I sincerely wish I were off to some place far away. My plan to see all seven continents did not get realized as I missed Australia. There were also quite a few countries to which I dreamed of going but didn’t make. However 40+ at last (and final count as I am now 87) was a fair score. And I did make Antarctica in my 70’s. One of the first was China and I’ve been to most of Europe and a good bit of South America and Africa. This summer will be very exciting though as my youngest daughter’s debut novel (Cursed-launches on 6/25) will bring her to Philly from LA for a few book signings, and in October, my baby brother (he’s only 84) an Arizonan for the last 50 years or so is coming to spend a few days with me. So–I m a happy camper.

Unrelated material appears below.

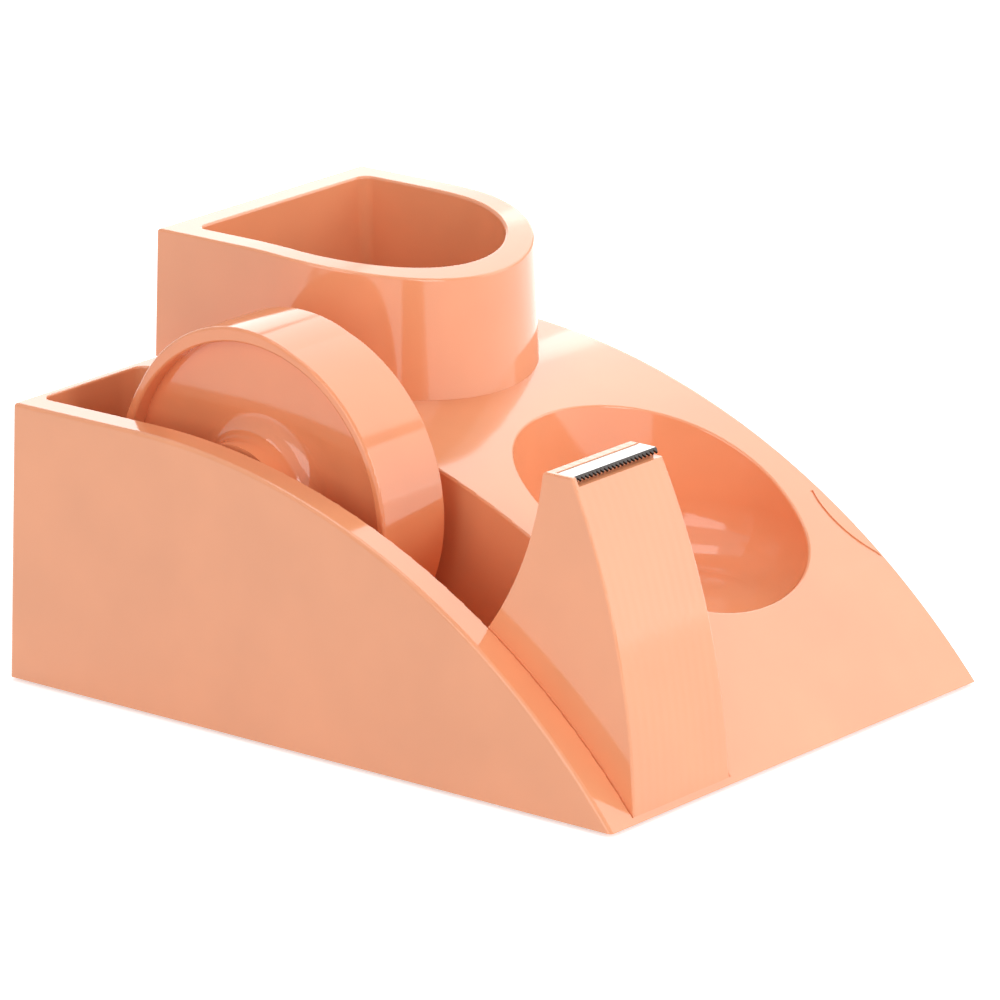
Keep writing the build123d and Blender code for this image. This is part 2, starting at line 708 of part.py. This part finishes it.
def axle_pin_fixed():
    """Right axle pin, pressed into the cover's sleeve."""
    right = bay_right + fixed_engagement
    pin = rod_x(pin_diameter / 2, right - fixed_pin_length, right)
    return chamfer(pin.edges().sort_by(Axis.X)[-1:], 0.4)


def axle_spring():
    """Compression spring behind the sprung pin."""
    left = guide_right + pin_collar_thick + spring_wire / 2
    height = spring_right - spring_wire / 2 - left
    coil = Helix(pitch=height / spring_turns, height=height, radius=spring_diameter / 2)
    start = Plane(origin=coil @ 0, z_dir=coil % 0)
    wire = sweep(start * Circle(spring_wire / 2), path=coil)
    return Pos(left, reel_from_front, reel_axis_height) * Rot(0, 90, 0) * wire


def drawer_tray():
    """Open tray with side tongues, a finger notch behind the face and a stop rib below."""
    rear = drawer_from_front + drawer_width
    tray = block(drawer_back, face_back, drawer_from_front, rear, drawer_bottom, drawer_top)
    tray = fillet(tray.edges().filter_by(Axis.Z).sort_by(Axis.X)[:2], corner_round)
    inside = block(drawer_back + drawer_skin, face_back - drawer_skin, drawer_from_front + drawer_skin,
                   rear - drawer_skin, drawer_bottom + drawer_skin, drawer_top + 1)
    inside = fillet(inside.edges().filter_by(Axis.Z), corner_round)
    tray -= inside
    tongue_end = face_back - tongue_front_margin
    tray += block(drawer_back + corner_round, tongue_end, drawer_from_front - tongue_width, drawer_from_front,
                  tongue_bottom, tongue_bottom + tongue_height)
    tray += block(drawer_back + corner_round, tongue_end, rear, rear + tongue_width,
                  tongue_bottom, tongue_bottom + tongue_height)
    rib_half = stop_width / 2
    tray += block(drawer_back, drawer_back + stop_thick, drawer_middle - rib_half, drawer_middle + rib_half,
                  plate_top + slide_gap, drawer_bottom)
    tray -= pull_notch()
    for y in face_peg_spots():
        hole = Pos(face_back, y, (drawer_bottom + drawer_top) / 2) * Rot(0, 90, 0)
        tray -= hole * Cylinder(face_peg / 2 + screw_gap, 3 * drawer_skin)
    return tray


def face_peg_spots():
    """Where the face's two pegs sit, front to rear."""
    return (drawer_from_front + 2 * face_peg, drawer_from_front + drawer_width - 2 * face_peg)


def pull_notch():
    """Half-round cut for a finger, through the tray's front wall and its face."""
    x0, x1 = face_back - drawer_skin - 1, body_width + 1
    return Pos((x0 + x1) / 2, drawer_middle, drawer_top) * Rot(0, 90, 0) * Cylinder(pull_notch_radius, x1 - x0)


def drawer_face():
    """Flush front of the drawer, pegged and glued to the tray."""
    face = block(face_back, body_width, opening_front + opening_gap, opening_rear - opening_gap,
                 opening_bottom + opening_gap, opening_top - opening_gap)
    face = (face & tapered_hull()) - pull_notch()
    for y in face_peg_spots():
        peg = Pos(face_back - face_peg_length / 2, y, (drawer_bottom + drawer_top) / 2) * Rot(0, 90, 0)
        face += peg * Cylinder(face_peg / 2, face_peg_length)
    return face


def runner_screw_spots():
    """Screws down through the runners' feet."""
    near = drawer_from_front - tongue_width - slide_gap - runner_thick - runner_foot / 2
    far = drawer_from_front + drawer_width + tongue_width + slide_gap + runner_thick + runner_foot / 2
    return [(x, y) for y in (near, far) for x in (drawer_back + runner_screw_from_back, face_back - runner_screw_to_face)]


def runner(side):
    """Channel that a tongue slides in. side is -1 for the front one, 1 for the rear one."""
    middle = drawer_middle
    inner = drawer_width / 2 + slide_gap
    back = drawer_width / 2 + tongue_width + slide_gap
    out = back + runner_thick
    low = tongue_bottom - slide_gap
    high = tongue_bottom + tongue_height + slide_gap
    x1 = face_back - runner_front_margin

    def bar(near, far, z0, z1):
        ends = sorted((middle + side * near, middle + side * far))
        return block(drawer_back, x1, ends[0], ends[1], z0, z1)

    rail = bar(back, out, plate_top, high + runner_thick)
    rail += bar(inner, out, low - runner_thick, low)
    rail += bar(inner, out, high, high + runner_thick)
    rail += bar(back, out + runner_foot, plate_top, plate_top + runner_thick)
    for x, y in runner_screw_spots():
        rail -= rod_z(runner_screw_shank / 2 + screw_gap, 0, plate_top + 2 * runner_thick, x, y)
    return rail


def runner_screws():
    """Four pan-head screws in the runners' feet."""
    seat = plate_top + runner_thick
    screws = []
    for x, y in runner_screw_spots():
        head = rod_z(runner_screw_head / 2, seat, seat + runner_screw_head_thick, x, y)
        head = fillet(head.edges().sort_by(Axis.Z)[-1:], runner_screw_head_thick / 3)
        head -= block(x - 1.2, x + 1.2, y - 0.3, y + 0.3, seat + runner_screw_head_thick / 2, seat + 5)
        shank_bottom = plate_top - runner_screw_depth + screw_gap
        screws.append(head + rod_z(runner_screw_shank / 2, shank_bottom, seat, x, y))
    return screws


pieces = {
    "body_shell": body_shell(),
    "base_plate": base_plate(),
    "base_screws": base_screws(),
    "rubber_feet": rubber_feet(),
    "pen_cup": pen_cup(),
    "cup_screws": cup_screws(),
    "ballast_plate": ballast_plate(),
    "blade_tower": blade_tower(),
    "tower_screws": tower_screws(),
    "tower_weight": tower_weight(),
    "cutter_blade": cutter_blade(),
    "reel_drum": reel_drum(),
    "reel_cover": reel_cover(),
    "pin_guide": pin_guide(),
    "axle_pin_sprung": axle_pin_sprung(),
    "axle_pin_fixed": axle_pin_fixed(),
    "axle_spring": axle_spring(),
    "drawer_tray": drawer_tray(),
    "drawer_face": drawer_face(),
    "runner_front": runner(-1),
    "runner_rear": runner(1),
    "runner_screws": runner_screws(),
}

to_origin = Pos(-body_width / 2, -body_depth / 2, foot_lift)
for name, shape in pieces.items():
    if isinstance(shape, list):
        placed = Compound(children=[to_origin * one for one in shape])
    else:
        placed = to_origin * shape
    placed.label = name
    export_step(placed, f"parts/{name}.step")
    print(name, round(placed.volume, 1))
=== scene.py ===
import bpy
import math
from mathutils import Matrix, Vector

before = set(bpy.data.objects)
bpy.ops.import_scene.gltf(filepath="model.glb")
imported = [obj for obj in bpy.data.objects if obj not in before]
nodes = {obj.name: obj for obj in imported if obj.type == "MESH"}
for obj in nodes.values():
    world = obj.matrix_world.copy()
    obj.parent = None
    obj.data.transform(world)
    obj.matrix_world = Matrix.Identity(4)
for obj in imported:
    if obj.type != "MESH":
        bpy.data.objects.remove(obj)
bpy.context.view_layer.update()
scene = bpy.context.scene
scene.view_settings.view_transform = "Standard"

# ---------------------------------------------------------------- camera
# A long lens from the front left, as a product photograph is taken, tipped a little to one side.
look_at = Vector((0.04012, 0.03053, 0.02609))
camera_turn = math.radians(-49.861)
camera_rise = math.radians(17.114)
camera_tip = math.radians(-0.858)
camera_distance = 1.73115
back = Vector((math.sin(camera_turn) * math.cos(camera_rise),
               -math.cos(camera_turn) * math.cos(camera_rise),
               math.sin(camera_rise)))
right = (-back).cross(Vector((0, 0, 1))).normalized()
up = right.cross(-back)
tipped_right = math.cos(camera_tip) * right + math.sin(camera_tip) * up
tipped_up = -math.sin(camera_tip) * right + math.cos(camera_tip) * up
camera = bpy.data.objects.new("camera", bpy.data.cameras.new("camera"))
scene.collection.objects.link(camera)
camera.data.sensor_width = 36.0
camera.data.lens = 278.55
camera.data.clip_start = 0.05
camera.data.clip_end = 20.0
placing = Matrix((tipped_right, tipped_up, back)).transposed().to_4x4()
placing.translation = look_at + camera_distance * back
camera.matrix_world = placing
scene.camera = camera

# ---------------------------------------------------------------- soft boxes
# The main box stands high at the right and whitens the slope, a panel behind it the flat tops.
# A box straight ahead streaks the round cup and one at the front right lights the tower. One
# overhead and one at the left fill in.
lamp_aim = Vector((0.0, 0.0, 0.03))


def soft_box(name, place, size, watts):
    lamp = bpy.data.objects.new(name, bpy.data.lights.new(name, "AREA"))
    lamp.data.shape = "RECTANGLE"
    lamp.data.size, lamp.data.size_y = size
    lamp.data.energy = watts
    lamp.location = place
    lamp.rotation_euler = (lamp_aim - Vector(place)).to_track_quat("-Z", "Y").to_euler()
    scene.collection.objects.link(lamp)


soft_box("box_main", (1.00, 0.00, 0.85), (1.6, 0.6), 5.6)
soft_box("panel_rear", (1.15, 0.97, 0.42), (1.1, 0.75), 4.6)
soft_box("box_ahead", (-0.16, -1.15, 0.50), (0.45, 0.8), 5.0)
soft_box("box_front_right", (0.95, -0.88, 0.30), (0.7, 0.6), 2.4)
soft_box("box_top", (-0.05, 0.20, 1.30), (0.6, 0.6), 2.6)
soft_box("box_left", (-1.1, -0.1, 0.45), (0.7, 0.7), 3.6)

# ---------------------------------------------------------------- white room
# Walls of a plain white studio: white where the camera and the gloss see them, softer as light.
room_light = 0.42
room_white = (1.0, 0.99, 0.98, 1)
paper_white = (1, 1, 1, 1)
world = bpy.data.worlds.new("studio")
scene.world = world
world.use_nodes = True
shade = world.node_tree.nodes
links = world.node_tree.links
shade.clear()
room = shade.new("ShaderNodeBackground")
room.inputs["Color"].default_value = room_white
room.inputs["Strength"].default_value = room_light
paper = shade.new("ShaderNodeBackground")
paper.inputs["Color"].default_value = paper_white
paper.inputs["Strength"].default_value = 1.0
path = shade.new("ShaderNodeLightPath")
seen = shade.new("ShaderNodeMath")
seen.operation = "MAXIMUM"
mix = shade.new("ShaderNodeMixShader")
out = shade.new("ShaderNodeOutputWorld")
links.new(path.outputs["Is Camera Ray"], seen.inputs[0])
links.new(path.outputs["Is Glossy Ray"], seen.inputs[1])
links.new(seen.outputs[0], mix.inputs[0])
links.new(room.outputs[0], mix.inputs[1])
links.new(paper.outputs[0], mix.inputs[2])
links.new(mix.outputs[0], out.inputs[0])

# ---------------------------------------------------------------- floor
# White sweep under the product. Its own faint glow to the camera lifts it to paper white, and the
# shadow close round the feet stays.
floor_glow = 0.52
floor_width = 6.0
floor_white = (0.86, 0.86, 0.86, 1)
bpy.ops.mesh.primitive_plane_add(size=floor_width, location=(0, 0, 0))
floor = bpy.context.object
floor.name = "floor"
floor_finish = bpy.data.materials.new("white_sweep")
floor_finish.use_nodes = True
shade = floor_finish.node_tree.nodes
links = floor_finish.node_tree.links
shade.clear()
matt = shade.new("ShaderNodeBsdfDiffuse")
matt.inputs["Color"].default_value = floor_white
glow = shade.new("ShaderNodeEmission")
path = shade.new("ShaderNodeLightPath")
level = shade.new("ShaderNodeMath")
level.operation = "MULTIPLY_ADD"
level.inputs[1].default_value = floor_glow
both = shade.new("ShaderNodeAddShader")
out = shade.new("ShaderNodeOutputMaterial")
links.new(path.outputs["Is Camera Ray"], level.inputs[0])
links.new(path.outputs["Is Glossy Ray"], level.inputs[2])
links.new(level.outputs[0], glow.inputs["Strength"])
links.new(matt.outputs[0], both.inputs[0])
links.new(glow.outputs[0], both.inputs[1])
links.new(both.outputs[0], out.inputs[0])
floor.data.materials.append(floor_finish)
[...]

I made it to Cuba a couple of years ago while people to people cultural exchange tours were still allowed. I could write a book but you can read a tour book. I want to talk about the people and the way they live. All jobs are given by the government and paid by the government in a Cuban only currency which cannot be exchanged and cannot be spent in tourist stores. A ration book monthly provides some basic foodstuffs but never enough.

With Raul Castro in charge a bit of private enterprise is now allowed. People with houses in town are turning the front room into a barber or beauty shop or a tiny market. People with big homes on a square turn the downstairs into a complete restaurant which can accept the Cuban tourist money.

Property cannot be bought or sold. Whoever was living in a place after the Revolution became the owner. A maid still in the family’s mansion after the family escaped to the US this maid became the owner of the house and could move in 20 of her relatives.

Our lovely Cuban guide whom I’ll call Maria was divorced with twin 3 year old girls whom her mother kept when she had to travel. Due to shortages in nearly everything she had trouble getting tooth paste soap and various foods. The shortages varied Day to day and month to month. Maria is considered fortunate to work in tourism because she gets tips in Cuban tourist money or hard currency from other countries. This means she can sometime shop in tourist shops where supplies are much better.

I’d like to tell you about one more family. The young husband inherited a two car garage with la yard behind it. Inheritance is the only way to accure property. He and his bride moved into the garage and worked on it as they could. Construction materials are very expensive and rare. They now have a six year old and a baby nearly a year. The wife has to return to teaching after a year. The husband works a government job and goes to tourist school at nite to try for a better paying job. They also sell occasional bags of coffee from her family’s farm. The husband buys single cigars given daily to each worker in the cigar factory. He collect the Cigars and boxes them then sells the box when he can.

In the six years the family has lived in the garage they have made the garage the living room, built two small bedrooms with blankets hanging for doors. The small eat in kitchen has a sink refrigerator and a hot plate. A bathroom which we didn’t see is off the kitchen.

These are the type stories you don’t get unless you are there. the Cuban people were friendly to us and are working so hard. I would love to go back but politically that is not feasible now

I hope some of you will share some of your stories.